A: (Hunter-Gault) I was having a conversation with the priest, (CLSC author Uwem) Akpen … and in the northern part of Nigeria, that’s definitely a problem and to a certain extent in Sudan and some of the other places where you have some of the more militant Muslim extremists trying to determine the direction of the society, and I think that’s a real challenge. I think that’s a real problem, and it’s very worrisome in a country like Nigeria, which has more Muslims in it than in the Middle East, which is not to say that all Muslims are militant and want to do some of the things that the extremists do, but the extremists are tending to give the religion a bad name, and I think that the more outspoken clerics, and others who condemn this kind of behavior, there needs to be more of that in order to confront this very real challenge in some of the countries, particularly in Africa, that I am aware of.

A: (Gayle) And I was reading that in a slightly different way, and maybe because I’m here in Chautauqua, and there’s so much focus on bringing different faiths together. I think ideally in a society where there is freedom of religion and people can practice whatever religion speaks to their heart or to their culture, then I think you have a society that is going to be free in a lot of different ways. So I was thinking of it more from that standpoint, and I think if you look at different societies when there’s this kind of extremism and where there isn’t freedom of religion and freedom of thought, then I think you have a very, very different kind of society, and I think it cuts across not just religion, but I think it cuts across many other things. I think a world like you’re creating here in Chautauqua, where there’s actually opportunities for people to talk across religions — I think opens up freedoms of all sorts.

Q: Would you please talk about the reaction of men in communities where CARE focuses on assistance to women?

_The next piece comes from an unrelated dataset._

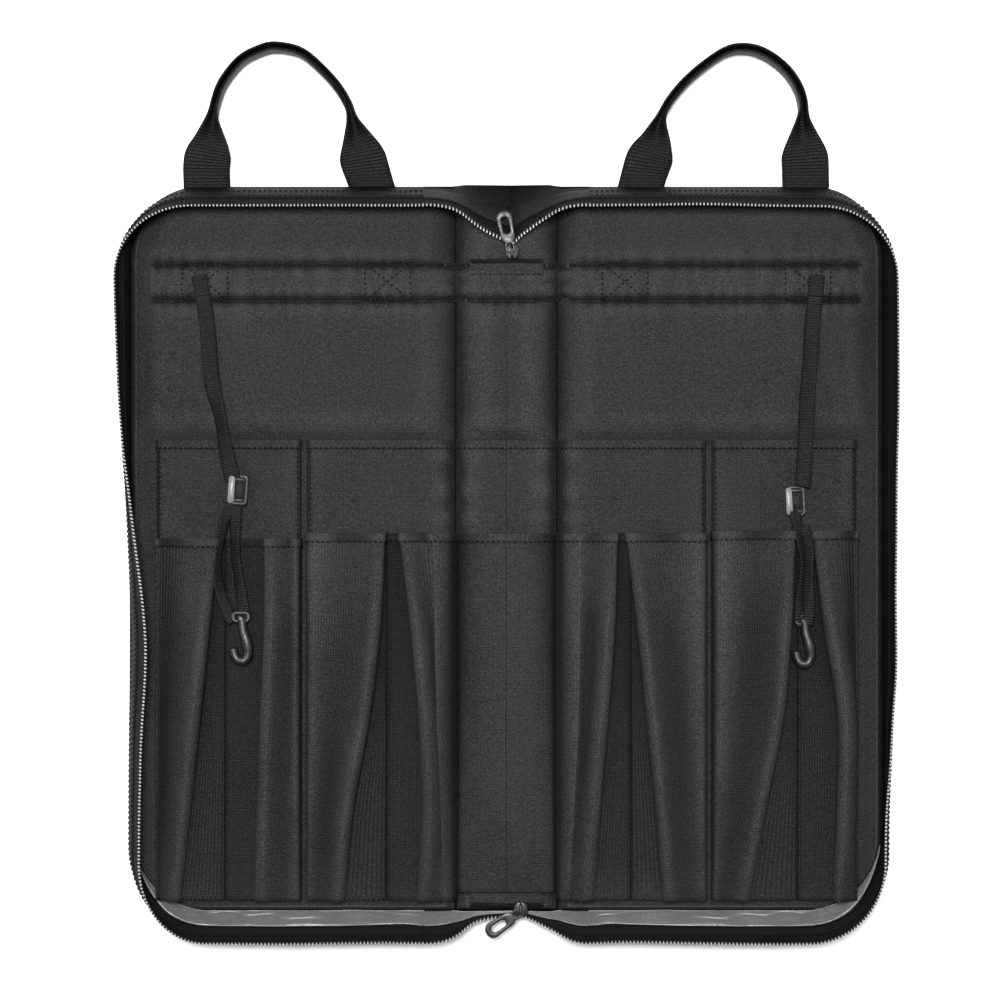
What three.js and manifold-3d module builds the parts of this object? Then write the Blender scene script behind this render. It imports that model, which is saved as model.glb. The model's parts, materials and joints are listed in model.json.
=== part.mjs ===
// Zip-round drum stick bag, lying open and flat on its back.
// Millimetres. +X right, +Y towards the carrying handles, +Z up out of the open bag.
// The origin is the centre of the spine's outer face.

import * as THREE from "three";
import { mergeVertices } from "three/addons/utils/BufferGeometryUtils.js";
import Module from "manifold-3d";

const wasm = await Module();
wasm.setup();

// ---------- driving dimensions ----------

const spineWidth = 65;
const coverWidth = 208.5;
const bagLength = 464;
const topCornerRadius = 45;
const bottomCornerRadius = 50;

const gap = 0.3;
const foldClearance = 0.4;

const shellThickness = 1.2;
const boardThickness = 4.5;
const liningThickness = 1.0;

const wallThickness = 1.4;
const wallLean = 0.5;
const wallFoldOffset = 20;
const gussetHeight = 16.5;
const bindingHeight = 5.5;
const zipTapeHeight = 5.6;
const zipCoilHeight = 1.6;
const zipCoilThickness = 3.0;

const bandWidth = 25;
const bandThickness = 0.8;
const bandInset = 61;
const bandOuterInset = 22;
const bandFoldMargin = 4;

const pocketClothThickness = 0.9;
const sleeveSpace = 4.6;
const sleeveMouthInset = 162;
const pocketFootInset = 17;
const lowerMouthInset = 224.5;
const pocketOuterInset = 18;
const pocketSplitOffset = 96.5;
const pocketSplitGap = 4;
const pleatMouthRise = 13.5;
const pleatFootRise = 3.2;
const spinePleatRise = 6.5;
const pleatWallRun = 1.6;

const webbingWidth = 30;
const webbingThickness = 1.2;
const handleOuterOffset = 159.5;
const handleInnerFootOffset = 43;
const handleInnerEdgeOffset = 54;
const handleFootLength = 74;
const handleRise = 89;
const handleHingeRoom = 2;
const handleGripWidth = 6.5;
const handleGripHeight = 15;
const handleLegShare = 0.22;
const handleTwistShare = 0.2;

const strapWidth = 10;
const strapThickness = 1.2;
const adjusterWidth = 12.6;
const adjusterLength = 20;
const adjusterThickness = 3;
const adjusterBar = 2.2;
const adjusterPlateWidth = 4.6;
const hookEyeWidth = 16;
const hookWireRadius = 1.5;
const hookBarRadius = 0.9;
const hookLength = 31;
const hookBowRadius = 6.5;

const endTabWidth = 47;
const endTabLength = 11.5;
const endTabThickness = 1.0;
const endWebThickness = 1.4;
const endWebSplit = 2.2;
const sliderWidth = 15;
const sliderLength = 9.5;
const sliderThickness = 4;
const sliderBridgeRise = 3.1;
const sliderBridgeRadius = 0.8;
const pullBarrelRadius = 2.1;
const pullBarrelLength = 3;
const pullThickness = 1.6;
const pullWidth = 10.5;
const pullLength = 26;
const pullSlotWidth = 3.6;
const pullSlotLength = 9;

// ---------- sizes that follow ----------

const foldX = spineWidth / 2;
const edgeY = bagLength / 2;
const bandCentreY = edgeY - bandInset;
const sleeveMouthY = edgeY - sleeveMouthInset;
const lowerMouthY = edgeY - lowerMouthInset;
const pocketFootY = -(edgeY - pocketFootInset);
const boardZ = shellThickness + gap;
const liningZ = boardZ + boardThickness + gap;
const liningTop = liningZ + liningThickness;
const bandZ = liningTop + gap;
const bandTop = bandZ + bandThickness;
const sleeveZ = liningTop + gap;
const sleeveTop = sleeveZ + sleeveSpace + pocketClothThickness;
const pleatZ = sleeveTop + gap;
const valleyTop = pleatZ + pocketClothThickness;
const gussetZ = shellThickness + gap;
const bindingZ = gussetZ + gussetHeight + gap;
const zipTapeZ = bindingZ + bindingHeight + gap;
const zipCoilZ = zipTapeZ + zipTapeHeight + gap;
const insetAt = (z) => wallThickness + wallLean * (z - gussetZ) + gap;
const boardInset = insetAt(boardZ + boardThickness);
const liningInset = insetAt(liningTop);
const endTabZ = bandTop + gap;
const endWebZ = endTabZ + endTabThickness + gap;

// ---------- finishes ----------

const finish = (color, roughness, metalness = 0) =>
  new THREE.MeshStandardMaterial({ color, roughness, metalness });
const outerFabric = () => finish(0x3a3a3c, 0.85);
const foam = () => finish(0x26262a, 0.95);
const liningFabric = () => finish(0x404042, 0.8);
const pocketFabric = () => finish(0x3c3c3e, 0.8);
const webbing = () => finish(0x29292b, 0.75);
const bindingTape = () => finish(0x2c2c2e, 0.7);
const zipTape = () => finish(0x242426, 0.8);
const silverCoil = () => finish(0xc8c8cc, 0.3, 0.9);
const blackPlastic = () => finish(0x121214, 0.35);
const blackMetal = () => finish(0x18181a, 0.3, 0.7);

// ---------- solids ----------

const model = new THREE.Group();
model.name = "drum_stick_bag";

function addPiece(name, geometry, material) {
  const mesh = new THREE.Mesh(geometry, material);
  mesh.name = name;
  model.add(mesh);
  return mesh;
}

function toManifold(geometry) {
  const bare = geometry.clone();
  bare.deleteAttribute("normal");
  bare.deleteAttribute("uv");
  const merged = mergeVertices(bare, 1e-4);
  return new wasm.Manifold(
    new wasm.Mesh({
      numProp: 3,
      vertProperties: new Float32Array(merged.attributes.position.array),
      triVerts: new Uint32Array(merged.index.array),
    }),
  );
}

function fromManifold(solid) {
  const mesh = solid.getMesh();
  const geometry = new THREE.BufferGeometry();
  geometry.setAttribute("position", new THREE.BufferAttribute(mesh.vertProperties, 3));
  geometry.setIndex(new THREE.BufferAttribute(mesh.triVerts, 1));
  geometry.computeVertexNormals();
  return geometry;
}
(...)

A: (Gayle) Yes, good question. In the countries in which we work, we work very, very closely with communities, and one of my very earliest trips to Afghanistan, I think it was the very first country I went to when I first started at CARE, I would talk to men in the villages and they would say, “We like working with CARE because we know we can trust you. Because we know you listen to us and that you’re not going to try to get us to do something because it’s your way.” I remember, again in Afghanistan, during the time of the Taliban, when you were not allowed to teach girls in school. It was illegal to teach girls and women. Well, CARE’s school was able to stay open because they worked with the community to come up with a way that it was acceptable, and the men said, “Well, if you call it sewing schools, you can keep them open.” Now the teachers were teaching girls reading, arithmetic, etc., but as long as they called them sewing schools, it kind of gave them cover. So the bottom line is, whether it’s working with girls in communities, or whatever might seem controversial, it’s by working with those communities to come up with solutions that they find acceptable.

A: (Hunter-Gault) Can I just add to that? Because I saw this happening in the CARE project, micro-financing, in Tanzania, where the men were telling me how grateful they were that the women were participating and becoming economically independent, and it was actually affecting even the interpersonal relationships within families. The men were so much happier because they had income coming into the house, even when they didn’t have a job, but men were also getting involved in the micro-financing, so it has both community-wide implications but also implications for within the family. A much more stable economic situation was leading to a lot more stable relationships.

A: (Gayle) And just to add to that. The same sort of question I had when I first went to some of our micro-finance programs, and you would assume that this would be a threat, and over and over again, men would say, “No, in fact, my wife brings value to the family. I now respect her in a way that I didn’t respect her before.” So quite to the contrary, again, I think this focus on girls and women has really helped communities, and as I always say, the girl or the woman wins, but so do the men and boys, because it does change the way that they think of their sister or their mother in a way that’s positive for them as well.